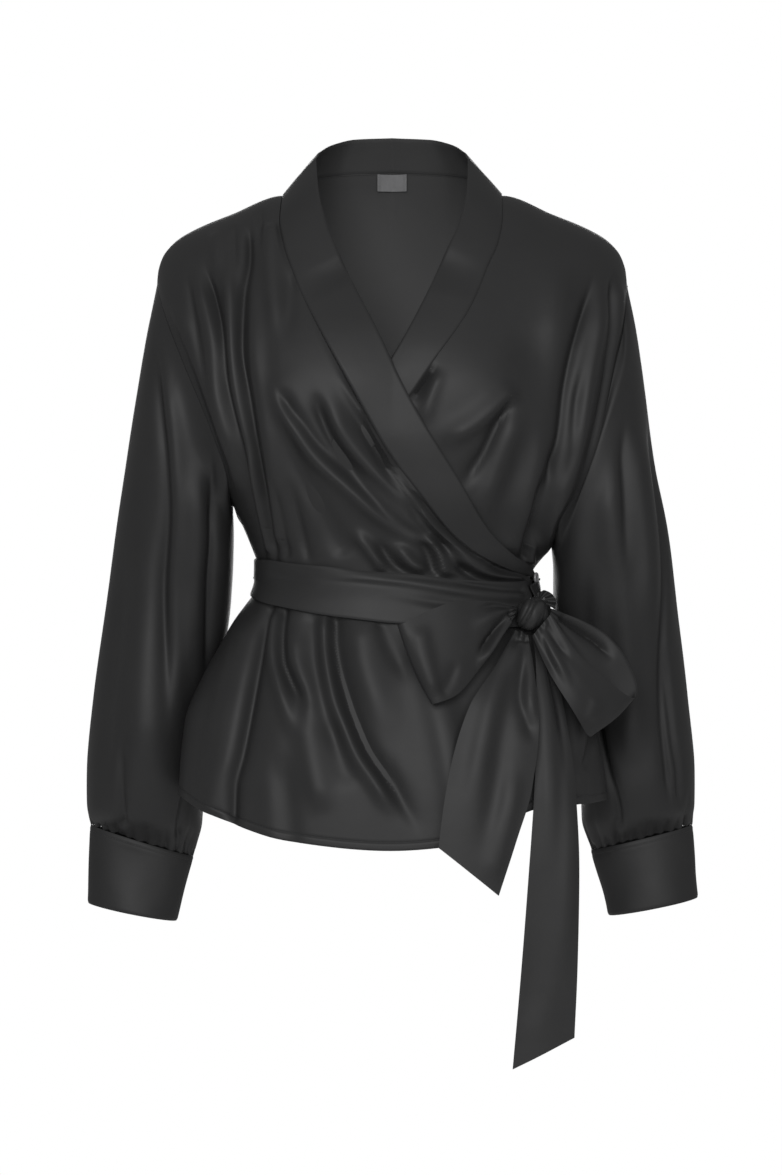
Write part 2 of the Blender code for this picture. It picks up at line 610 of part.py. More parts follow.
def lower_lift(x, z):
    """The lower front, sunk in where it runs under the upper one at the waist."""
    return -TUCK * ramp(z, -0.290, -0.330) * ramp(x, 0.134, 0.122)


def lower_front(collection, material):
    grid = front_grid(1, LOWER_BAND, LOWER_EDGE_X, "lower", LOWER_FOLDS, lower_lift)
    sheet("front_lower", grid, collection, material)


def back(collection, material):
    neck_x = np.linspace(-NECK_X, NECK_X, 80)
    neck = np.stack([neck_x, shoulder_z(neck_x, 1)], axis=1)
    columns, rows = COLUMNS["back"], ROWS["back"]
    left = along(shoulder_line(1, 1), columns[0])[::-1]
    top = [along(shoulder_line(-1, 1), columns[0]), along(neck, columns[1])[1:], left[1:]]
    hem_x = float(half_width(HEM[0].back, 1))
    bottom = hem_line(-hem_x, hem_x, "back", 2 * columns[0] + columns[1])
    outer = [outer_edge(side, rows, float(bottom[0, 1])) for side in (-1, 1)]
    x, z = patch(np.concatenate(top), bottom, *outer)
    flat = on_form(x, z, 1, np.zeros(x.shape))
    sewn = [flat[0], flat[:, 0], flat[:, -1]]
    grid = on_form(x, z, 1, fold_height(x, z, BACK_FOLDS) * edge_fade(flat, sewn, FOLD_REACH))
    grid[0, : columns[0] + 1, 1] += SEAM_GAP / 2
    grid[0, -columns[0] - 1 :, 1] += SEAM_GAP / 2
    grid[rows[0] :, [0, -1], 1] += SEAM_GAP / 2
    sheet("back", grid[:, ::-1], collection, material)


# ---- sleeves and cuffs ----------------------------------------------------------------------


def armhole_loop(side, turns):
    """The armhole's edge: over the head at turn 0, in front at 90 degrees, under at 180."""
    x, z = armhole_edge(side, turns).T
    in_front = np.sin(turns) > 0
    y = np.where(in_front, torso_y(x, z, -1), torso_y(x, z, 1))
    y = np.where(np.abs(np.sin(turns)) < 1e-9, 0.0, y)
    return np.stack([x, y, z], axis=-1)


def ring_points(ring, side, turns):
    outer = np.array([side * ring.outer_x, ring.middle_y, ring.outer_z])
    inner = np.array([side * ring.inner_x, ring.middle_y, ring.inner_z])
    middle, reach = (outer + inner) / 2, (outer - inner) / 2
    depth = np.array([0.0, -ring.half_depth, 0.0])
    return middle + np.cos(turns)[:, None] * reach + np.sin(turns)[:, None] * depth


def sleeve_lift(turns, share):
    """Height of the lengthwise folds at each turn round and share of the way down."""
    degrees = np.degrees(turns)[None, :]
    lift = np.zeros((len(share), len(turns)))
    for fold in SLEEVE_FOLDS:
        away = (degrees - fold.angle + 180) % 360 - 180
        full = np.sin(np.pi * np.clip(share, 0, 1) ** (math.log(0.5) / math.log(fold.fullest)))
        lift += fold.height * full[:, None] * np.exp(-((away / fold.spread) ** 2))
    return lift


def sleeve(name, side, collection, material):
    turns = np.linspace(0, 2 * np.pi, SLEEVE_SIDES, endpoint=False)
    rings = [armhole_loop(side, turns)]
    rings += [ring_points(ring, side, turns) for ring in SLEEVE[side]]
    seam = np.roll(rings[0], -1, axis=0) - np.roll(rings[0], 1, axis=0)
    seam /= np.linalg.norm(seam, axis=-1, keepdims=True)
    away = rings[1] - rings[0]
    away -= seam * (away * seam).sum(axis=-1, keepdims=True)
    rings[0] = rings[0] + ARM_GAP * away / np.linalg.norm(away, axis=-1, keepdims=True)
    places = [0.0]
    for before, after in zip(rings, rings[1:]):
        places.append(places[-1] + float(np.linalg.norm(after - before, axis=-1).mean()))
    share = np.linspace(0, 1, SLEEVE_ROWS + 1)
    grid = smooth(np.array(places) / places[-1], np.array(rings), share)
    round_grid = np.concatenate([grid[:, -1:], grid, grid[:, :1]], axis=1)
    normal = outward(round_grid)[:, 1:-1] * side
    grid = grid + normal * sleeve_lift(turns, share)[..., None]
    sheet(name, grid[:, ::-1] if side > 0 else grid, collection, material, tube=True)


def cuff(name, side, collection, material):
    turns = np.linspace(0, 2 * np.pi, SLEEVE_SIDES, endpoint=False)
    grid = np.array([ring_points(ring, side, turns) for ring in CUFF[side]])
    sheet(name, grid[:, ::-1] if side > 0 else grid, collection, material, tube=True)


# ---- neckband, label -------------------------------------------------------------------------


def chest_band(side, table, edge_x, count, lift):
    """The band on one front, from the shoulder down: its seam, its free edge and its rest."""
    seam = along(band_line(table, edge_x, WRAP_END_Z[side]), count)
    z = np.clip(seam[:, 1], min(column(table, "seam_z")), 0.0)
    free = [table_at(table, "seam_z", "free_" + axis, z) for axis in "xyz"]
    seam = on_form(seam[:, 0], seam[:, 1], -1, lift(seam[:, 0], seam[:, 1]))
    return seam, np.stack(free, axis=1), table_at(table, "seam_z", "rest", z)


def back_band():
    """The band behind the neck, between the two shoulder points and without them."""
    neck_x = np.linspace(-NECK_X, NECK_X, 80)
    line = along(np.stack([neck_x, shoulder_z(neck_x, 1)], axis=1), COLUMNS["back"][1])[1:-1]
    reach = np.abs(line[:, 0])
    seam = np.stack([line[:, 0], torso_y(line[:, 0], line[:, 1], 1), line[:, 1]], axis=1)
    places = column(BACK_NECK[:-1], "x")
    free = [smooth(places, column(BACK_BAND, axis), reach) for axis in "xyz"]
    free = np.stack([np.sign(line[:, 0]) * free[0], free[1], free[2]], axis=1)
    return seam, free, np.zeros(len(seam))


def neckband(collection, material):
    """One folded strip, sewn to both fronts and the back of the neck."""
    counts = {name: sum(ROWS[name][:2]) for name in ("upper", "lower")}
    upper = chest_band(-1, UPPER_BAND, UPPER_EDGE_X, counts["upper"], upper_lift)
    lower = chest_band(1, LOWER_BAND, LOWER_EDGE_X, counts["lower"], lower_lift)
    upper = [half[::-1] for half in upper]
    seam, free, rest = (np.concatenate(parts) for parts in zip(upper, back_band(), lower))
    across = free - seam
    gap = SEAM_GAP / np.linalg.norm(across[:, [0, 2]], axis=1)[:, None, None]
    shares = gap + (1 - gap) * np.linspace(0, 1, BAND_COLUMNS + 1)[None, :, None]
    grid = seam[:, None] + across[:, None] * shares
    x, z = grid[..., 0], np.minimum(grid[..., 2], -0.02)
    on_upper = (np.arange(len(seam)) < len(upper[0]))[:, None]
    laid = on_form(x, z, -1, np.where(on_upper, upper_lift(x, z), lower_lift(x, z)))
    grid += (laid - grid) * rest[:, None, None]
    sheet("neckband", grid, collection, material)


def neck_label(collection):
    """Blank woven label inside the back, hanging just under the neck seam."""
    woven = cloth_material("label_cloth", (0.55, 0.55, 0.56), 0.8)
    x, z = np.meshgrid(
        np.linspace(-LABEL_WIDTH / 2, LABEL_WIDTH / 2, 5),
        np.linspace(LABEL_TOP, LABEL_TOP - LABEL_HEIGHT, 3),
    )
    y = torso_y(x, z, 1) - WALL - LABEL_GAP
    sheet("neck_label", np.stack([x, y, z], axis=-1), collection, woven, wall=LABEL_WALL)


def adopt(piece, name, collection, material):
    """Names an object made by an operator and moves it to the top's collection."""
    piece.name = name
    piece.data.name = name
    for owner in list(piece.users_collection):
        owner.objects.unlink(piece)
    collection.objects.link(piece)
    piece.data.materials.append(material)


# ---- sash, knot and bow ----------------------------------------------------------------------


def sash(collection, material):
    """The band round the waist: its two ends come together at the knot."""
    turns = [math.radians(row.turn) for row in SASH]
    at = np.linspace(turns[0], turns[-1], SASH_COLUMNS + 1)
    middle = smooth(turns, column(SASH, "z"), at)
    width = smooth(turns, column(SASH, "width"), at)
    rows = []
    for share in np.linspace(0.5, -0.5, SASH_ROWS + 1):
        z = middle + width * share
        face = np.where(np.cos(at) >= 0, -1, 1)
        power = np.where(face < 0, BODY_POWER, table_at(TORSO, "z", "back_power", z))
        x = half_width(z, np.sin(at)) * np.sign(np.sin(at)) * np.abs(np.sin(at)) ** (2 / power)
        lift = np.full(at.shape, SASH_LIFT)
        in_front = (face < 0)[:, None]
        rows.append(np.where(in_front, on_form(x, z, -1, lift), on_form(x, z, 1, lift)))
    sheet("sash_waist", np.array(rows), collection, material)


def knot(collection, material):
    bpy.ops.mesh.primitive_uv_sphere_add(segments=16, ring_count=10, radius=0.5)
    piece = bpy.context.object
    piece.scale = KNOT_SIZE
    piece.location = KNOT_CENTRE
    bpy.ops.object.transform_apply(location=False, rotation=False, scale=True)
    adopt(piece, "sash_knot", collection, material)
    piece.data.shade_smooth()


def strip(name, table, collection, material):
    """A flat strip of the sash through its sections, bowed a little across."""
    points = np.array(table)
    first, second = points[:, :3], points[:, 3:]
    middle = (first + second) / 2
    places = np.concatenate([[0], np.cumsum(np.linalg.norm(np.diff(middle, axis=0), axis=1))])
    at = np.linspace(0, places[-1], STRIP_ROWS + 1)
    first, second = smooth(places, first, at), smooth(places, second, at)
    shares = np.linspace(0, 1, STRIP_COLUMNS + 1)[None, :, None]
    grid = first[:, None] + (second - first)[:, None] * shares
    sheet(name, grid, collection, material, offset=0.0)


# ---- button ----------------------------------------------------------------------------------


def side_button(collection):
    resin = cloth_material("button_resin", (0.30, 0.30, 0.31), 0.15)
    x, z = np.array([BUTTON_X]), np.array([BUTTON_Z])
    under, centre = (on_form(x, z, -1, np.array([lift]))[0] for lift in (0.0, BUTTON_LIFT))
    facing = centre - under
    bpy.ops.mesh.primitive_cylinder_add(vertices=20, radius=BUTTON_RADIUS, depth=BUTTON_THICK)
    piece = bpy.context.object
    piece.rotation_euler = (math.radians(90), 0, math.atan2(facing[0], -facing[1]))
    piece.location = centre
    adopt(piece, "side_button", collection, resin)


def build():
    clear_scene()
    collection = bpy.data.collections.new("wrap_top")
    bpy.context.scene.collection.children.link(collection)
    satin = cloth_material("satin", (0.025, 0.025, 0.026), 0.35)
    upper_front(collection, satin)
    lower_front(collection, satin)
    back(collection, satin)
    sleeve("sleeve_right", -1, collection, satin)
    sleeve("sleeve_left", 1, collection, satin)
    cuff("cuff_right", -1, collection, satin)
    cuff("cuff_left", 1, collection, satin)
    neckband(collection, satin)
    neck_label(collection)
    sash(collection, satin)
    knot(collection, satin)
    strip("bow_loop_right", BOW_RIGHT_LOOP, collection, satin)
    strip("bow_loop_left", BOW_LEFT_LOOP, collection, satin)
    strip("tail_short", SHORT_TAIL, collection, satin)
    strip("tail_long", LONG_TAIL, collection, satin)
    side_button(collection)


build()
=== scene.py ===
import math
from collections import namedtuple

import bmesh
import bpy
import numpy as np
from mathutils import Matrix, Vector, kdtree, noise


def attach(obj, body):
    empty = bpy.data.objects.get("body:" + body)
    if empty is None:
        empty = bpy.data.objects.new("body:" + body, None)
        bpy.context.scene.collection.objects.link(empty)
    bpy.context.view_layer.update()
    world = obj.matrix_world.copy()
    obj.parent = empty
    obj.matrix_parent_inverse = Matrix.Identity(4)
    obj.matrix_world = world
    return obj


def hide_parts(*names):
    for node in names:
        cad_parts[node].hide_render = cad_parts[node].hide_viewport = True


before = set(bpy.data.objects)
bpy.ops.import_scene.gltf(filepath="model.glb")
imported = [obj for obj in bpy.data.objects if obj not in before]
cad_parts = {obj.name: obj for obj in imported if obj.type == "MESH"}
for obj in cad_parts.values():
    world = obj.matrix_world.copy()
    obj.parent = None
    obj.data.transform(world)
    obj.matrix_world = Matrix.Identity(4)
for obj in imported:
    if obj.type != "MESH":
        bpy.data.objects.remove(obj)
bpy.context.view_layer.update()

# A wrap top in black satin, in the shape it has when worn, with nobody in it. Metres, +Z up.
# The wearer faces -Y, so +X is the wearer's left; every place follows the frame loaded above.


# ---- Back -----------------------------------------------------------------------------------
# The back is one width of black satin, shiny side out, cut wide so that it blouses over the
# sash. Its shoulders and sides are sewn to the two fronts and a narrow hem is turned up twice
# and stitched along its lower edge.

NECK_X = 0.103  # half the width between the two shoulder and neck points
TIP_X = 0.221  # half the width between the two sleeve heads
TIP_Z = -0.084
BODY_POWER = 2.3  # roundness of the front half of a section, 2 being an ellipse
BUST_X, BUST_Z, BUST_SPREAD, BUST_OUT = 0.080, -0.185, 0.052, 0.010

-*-

AIM OF THE EXERCISE:
From the listing above, output exactly the run of lines that starts with the line containing "knot(collection, satin)" and ends with the line containing "imported = [obj".

OUTPUT OF THE TASK:
    knot(collection, satin)
    strip("bow_loop_right", BOW_RIGHT_LOOP, collection, satin)
    strip("bow_loop_left", BOW_LEFT_LOOP, collection, satin)
    strip("tail_short", SHORT_TAIL, collection, satin)
    strip("tail_long", LONG_TAIL, collection, satin)
    side_button(collection)


build()
=== scene.py ===
import math
from collections import namedtuple

import bmesh
import bpy
import numpy as np
from mathutils import Matrix, Vector, kdtree, noise


def attach(obj, body):
    empty = bpy.data.objects.get("body:" + body)
    if empty is None:
        empty = bpy.data.objects.new("body:" + body, None)
        bpy.context.scene.collection.objects.link(empty)
    bpy.context.view_layer.update()
    world = obj.matrix_world.copy()
    obj.parent = empty
    obj.matrix_parent_inverse = Matrix.Identity(4)
    obj.matrix_world = world
    return obj


def hide_parts(*names):
    for node in names:
        cad_parts[node].hide_render = cad_parts[node].hide_viewport = True


before = set(bpy.data.objects)
bpy.ops.import_scene.gltf(filepath="model.glb")
imported = [obj for obj in bpy.data.objects if obj not in before]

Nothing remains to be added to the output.